ReLU solves this by having a constant gradient of 1 for positive inputs. However, ReLU has its own issue: neurons can “die” if z is always negative (gradient = 0).
Visual
Key Formula
Sigmoid and its derivative: \(\sigma(z) = \frac{1}{1 + e^{-z}}\)
\[\sigma'(z) = \sigma(z)(1 - \sigma(z))\]Maximum derivative: \(\max(\sigma'(z)) = \sigma(0)(1 - \sigma(0)) = 0.5 \times 0.5 = 0.25\)
ReLU and its derivative: \(\text{ReLU}(z) = \max(0, z)\)
\[\text{ReLU}'(z) = \begin{cases} 1 & z > 0 \\ 0 & z \leq 0 \end{cases}\]Intuitive Explanation
Imagine pushing a ball on different surfaces:
- Sigmoid at extremes: Like pushing a ball on a flat plateau.

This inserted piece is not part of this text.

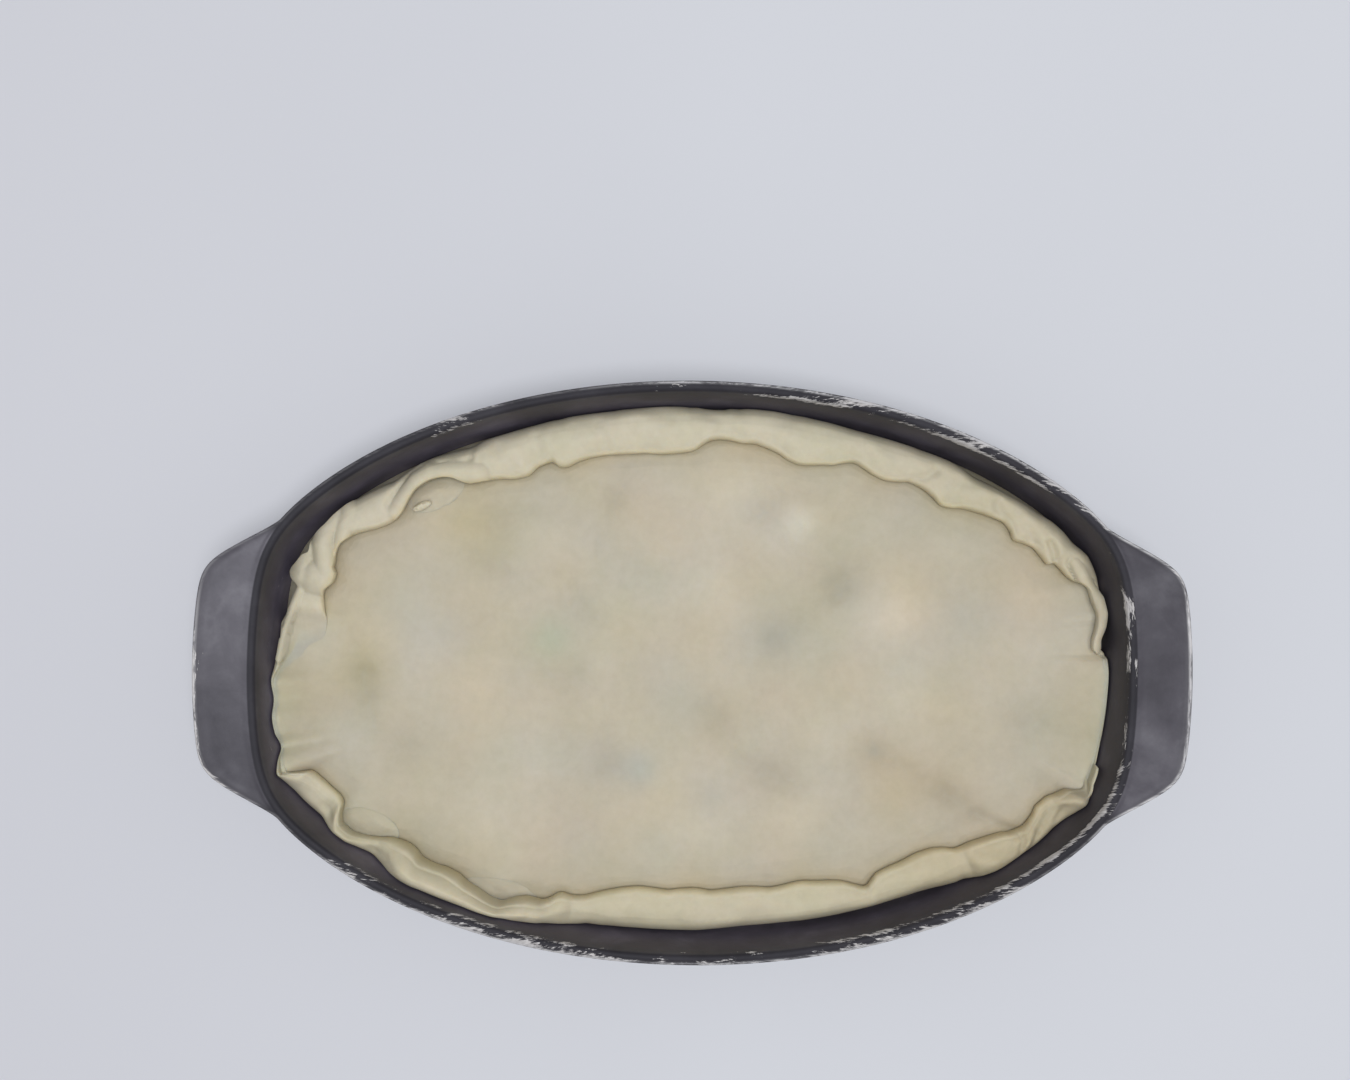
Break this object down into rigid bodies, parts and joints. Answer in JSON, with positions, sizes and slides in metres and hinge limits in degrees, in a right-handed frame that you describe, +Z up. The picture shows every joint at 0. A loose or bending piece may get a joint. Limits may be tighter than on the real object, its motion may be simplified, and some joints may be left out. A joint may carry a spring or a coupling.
{
  "type": "chicken and rice pie in its dish",
  "caption": "Oval filled pie before baking, with a rolled pastry lid and a folded-in pastry edge, in its own roasting dish with flat end handles.",
  "frame": {"origin": "centre of the underside of the dish, on the surface that it stands on", "axes": "+X along the dish through both handles, +Y across the dish, +Z up"},
  "size_m": [0.411, 0.2402, 0.062],
  "materials": {
    "coated_metal": "dark grey baked-on coating, satin, worn to bare metal at the lip's edges",
    "lining_dough": "soft raw pastry, pale cream, matt with a faint sheen",
    "lid_dough": "thin rolled raw pastry, pale cream, faintly mottled by the filling beneath"
  },
  "bodies": {
    "root": {"dish": "coated_metal", "filled_crust": "lining_dough", "pastry_lid": "lid_dough"}
  },
  "joints": []
}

No matter how hard you push, it barely moves. (Small gradient = little learning)
- Sigmoid at center: Gentle slope, ball rolls smoothly. (Gradient = 0.25)
- ReLU positive region: Constant slope, ball rolls consistently. (Gradient = 1)
- ReLU negative region: Another flat plateau, ball doesn’t move.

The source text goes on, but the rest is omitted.